If the office was really against Wall Street, he said, it would not have pursued Sergey Aleynikov, who was just found guilty of thieving powerful, high-frequency computer code secrets from Goldman Sachs. “‘Against business!'” said Mr. Johnson.
Like his colleagues, he does not comment on any specific cases. “And not to get into the details of any existing investigation, but any area, or within an organization, there are occasionally going to be bad apples, but that doesn’t mean the whole tree is rotten,” he said. “I mean, America was built by Wall Street.”
He and Mr. Bharara worked at Gibson Dunn together in the ’90s, and applied to the Southern District together. After half a decade there, Mr. Bharara left in 2005 to be Chuck Schumer’s chief counsel and top aide on the Senate Judiciary Committee, where he led the investigation into the Bush administration’s firing of U.S. attorneys. He returned last year, when he was named chief. “He doesn’t think that highly of himself, and he makes that clear to people,” Mr.

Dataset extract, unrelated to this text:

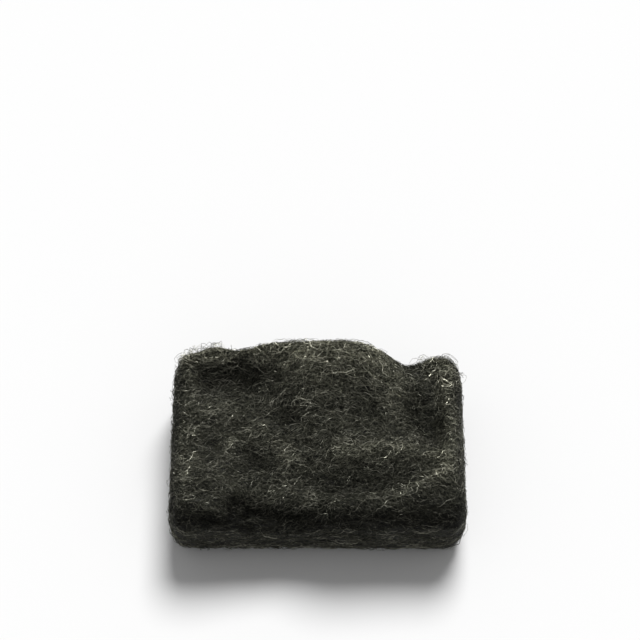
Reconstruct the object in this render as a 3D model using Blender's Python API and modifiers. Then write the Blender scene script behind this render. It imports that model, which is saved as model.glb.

Johnson said. “He’s happy to be home, and he speaks about that almost every day.”
Since his confirmation last August, Mr. Bharara has not been shy about going after Wall Street’s rule breakers. “Today, tomorrow, next week, the week after,” he said three months later, when charging the Galleon hedge fund billionaire Raj Rajaratnam and five others with a gargantuan insider-trading scheme, “privileged Wall Street insiders who are considering breaking the law will have to ask themselves one important question: Is law enforcement listening?”